About 15 minutes later, Jens arrived. Loke was thrilled to see him and I loaded the trike.

My hubby decided to take another way home than slogging through Stockholm again. Instead we headed west and north toward Strängnäs, then across the lake to Enköping before east to home. The GPS said it would only add 5 minutes travel time. Given how bad the traffic through Stockholm can be, it was probably faster.

It also gave me a glimpse of further along the Mälardalsleden. The road got a bit narrower and more twisty, but still with quite a bit of traffic. The speed limit was 70 kph, but most people drove faster. Lots of hills again too, which made me a bit uneasy combined with the traffic. Something I will need to think about for the next leg.

Between Enköping and Uppsala, we were hit with rain. A lot of it. Clearly I’d been lucky on my ride. We emerged from that and had sunshine spilling it’s golden, honey hued light across the snow-less landscape for a while. Just as we came into Uppsala, it grayed up again. Instead of rain though, it was snow! Enough snow to turn grassy areas white again.

I went to bed early and slept like the dead until almost 6 pm.

When I got up this morning, I was hoping Loke was okay. I had to wait until Jens woke to find out as the furball is always content to just loll around in bed as long as ‘daddy’ is. When Jens finally emerged, Loke was actually almost bouncy and very bright-eyed. He wanted breakfast. We had after all started feeding him reindeer again. He missed munching on Dasher and Dancer.

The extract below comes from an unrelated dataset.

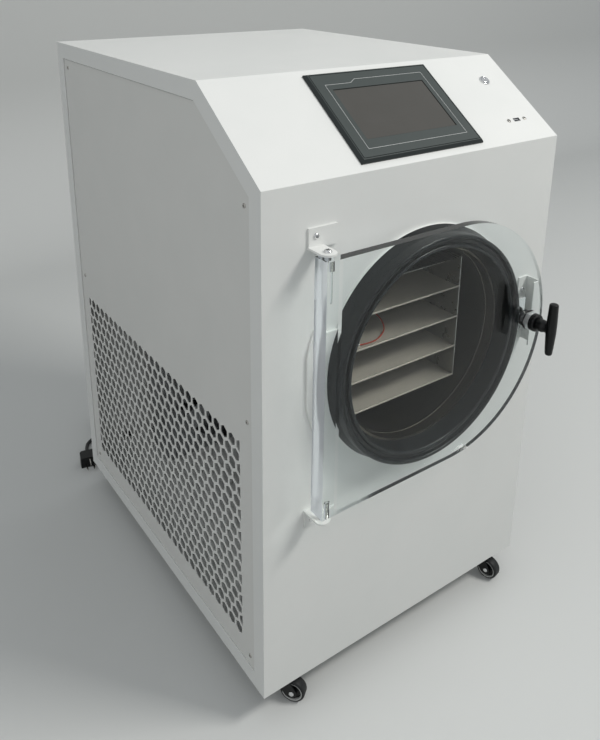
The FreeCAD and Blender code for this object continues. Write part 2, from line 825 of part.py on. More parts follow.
def make_chamber():
    """A rolled tube with a welded back, a flange on the panel that reaches out at the hinge, and a jacket."""
    drum = turned([("drum_radius", "-drum_depth"), (drum_outer, "-drum_depth"),
                   (drum_outer, "flange_gauge"), ("drum_radius", "flange_gauge")])
    keep("chamber_drum", on_panel(group(drum), "0", drum_z))
    back = rod(drum_outer, drum_back, "-drum_depth")
    port = rod("vacuum_radius", f"{drum_back} - {past}", f"-drum_depth + {past}")
    gland = rod("gland_shank", f"{drum_back} - {past}", f"-drum_depth + {past}", gland_x, "gland_lift")
    keep("chamber_back", on_panel(cut(back, port, gland), "0", drum_z))

    ring = rod("flange_radius", "0", "flange_gauge")
    strip = block(("-ear_reach", f"-{drum_outer}"), ("-ear_height / 2", "ear_height / 2"),
                  ("0", "flange_gauge"))
    ear = common(rod("ear_radius", "0", "flange_gauge"), strip)
    mouth = rod(drum_outer, f"-{past}", f"flange_gauge + {past}")
    keep("drum_flange", on_panel(cut(fuse(ring, ear), mouth), "0", drum_z))

    jacket_back = f"({drum_back} - jacket_thick)"
    jacket_outer = f"({drum_outer} + jacket_thick)"
    jacket = turned([("vacuum_radius", jacket_back), (jacket_outer, jacket_back, "jacket_round"),
                     (jacket_outer, "-jacket_start"), (drum_outer, "-jacket_start"),
                     (drum_outer, drum_back), ("vacuum_radius", drum_back)])
    wire_hole = rod("gland_radius", f"{jacket_back} - {past}", f"{drum_back} + {past}", gland_x, "gland_lift")
    keep("drum_insulation", on_panel(cut(jacket, wire_hole), "0", drum_z))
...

Around noon, to get the trike back to the storage, I actually dragged myself out for a ride. Loke cheerfully bounced along. Apparently, the 16.7 mile run in a new place has recharged his enthusiasm for Hamster Track runs. He was fast and pulling hard for the whole 2.3 miles.

I was less so. My legs were quite unhappy to be pushing pedals so soon after yesterday’s hilly rolling. Mentally though, I felt quite recharged. Didn’t dread seeing the same ole scenery at all… for now.